Par communiqué du 5 décembre 2022, on apprend que, selon les nouveaux résultats tirés du «compte satellite de la production des ménages», établi par l'Office fédéral de la statistique, la valeur du travail non rémunéré se montait, en 2020, à 434 milliards de francs.
La population résidante permanente a travaillé 9,8 milliards d'heures non rémunérées (contre 7,6 milliards d'heures rémunérées). Pour estimer la valeur monétaire fictive du travail non rémunéré, «on calcule combien les ménages privés devraient payer une personne recrutée sur le marché du travail pour exécuter ces tâches».

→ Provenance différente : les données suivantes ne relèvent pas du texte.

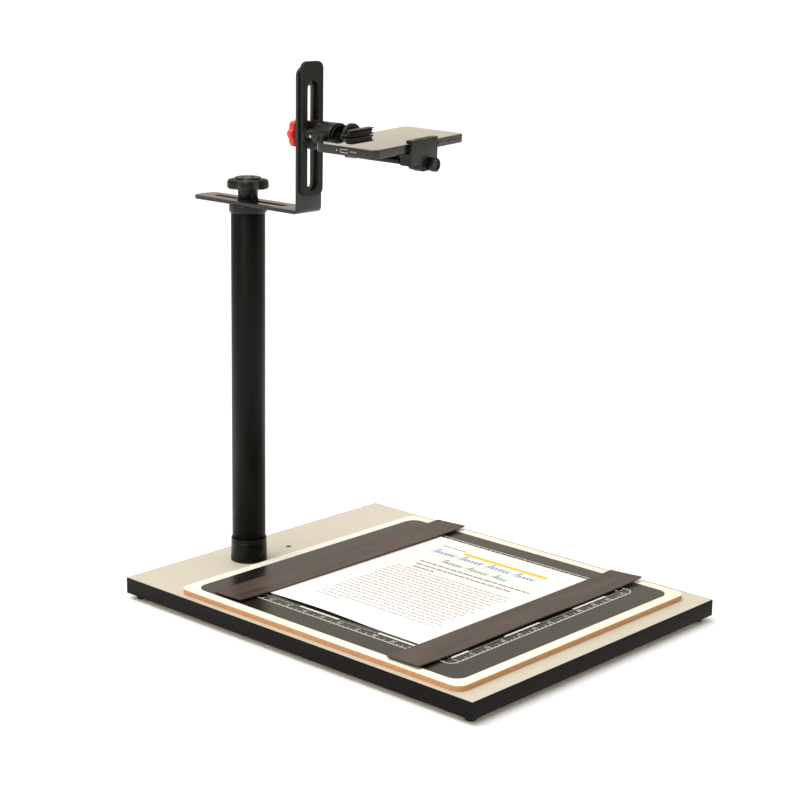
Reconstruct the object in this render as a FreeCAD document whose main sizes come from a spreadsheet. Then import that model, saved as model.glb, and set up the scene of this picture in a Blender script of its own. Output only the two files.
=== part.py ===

Les tâches en question se divisent en trois catégories: le travail domestique (préparer les repas, laver la vaisselle, mettre et débarrasser la table, s'occuper des animaux et des plantes, faire les achats et la lessive, effectuer des travaux administratifs ou manuels, etc.); la garde et les soins (jouer avec les enfants, faire les devoirs avec eux, les nourrir et les laver, prodiguer soins et assistance aux adultes du même ménage, etc.) et le travail bénévole, organisé (par exemple, œuvrer au sein d'associations) ou informel (garder ses petits-enfants, etc.).
On doit s'élever contre les velléités de faire intervenir le législateur, par exemple par le biais d'allégements fiscaux
Sophie Paschoud
La lecture de cette statistique nous plonge dans la perplexité. Il y a en effet quelque chose de dérangeant dans le fait de voir qualifié de «travail» tout acte ne relevant pas des heures de sommeil ou de la pure oisiveté; de voir monétisés tous les gestes du quotidien, y compris ceux qui relèvent de la responsabilité individuelle la plus élémentaire. On ignore si le temps consacré à se peigner et à se raser est comptabilisé dans la statistique au tarif respectivement du coiffeur et du barbier, mais, dans la mesure où cette dernière va jusqu'à englober dans la notion de «travail non rémunéré» le fait de jouer avec ses enfants ou de remplir la gamelle du chat, l'hypothèse n'est pas si absurde.
Cela amène à se demander quel est l'objectif d'une statistique de cette nature. Il n'est pas critiquable de rappeler que les personnes n'exerçant pas de profession rémunérée ne sont pas nécessairement inactives pour autant; que les activités de nature privée ne relèvent pas toutes des loisirs et peuvent s'avérer aussi lourdes et fatigantes qu'une journée de travail au sens classique du terme; que les mères au foyer et les personnes qui s'occupent de leurs vieux parents afin de leur éviter un placement en EMS méritent autant de considération sociale que celles qui accordent la priorité à leur emploi.
On doit en revanche s'élever contre les velléités de faire intervenir le législateur ou les autorités afin de mieux reconnaître le «travail non rémunéré», par exemple par le biais d'allégements fiscaux ou de bonifications en matière d'assurances sociales, a fortiori au vu de la notion extrêmement large qu'il recouvre.
En effet, qu'elles soient particulièrement méritoires ou qu'elles aillent de soi, les activités de cette nature sont du ressort de la sphère privée et doivent y rester.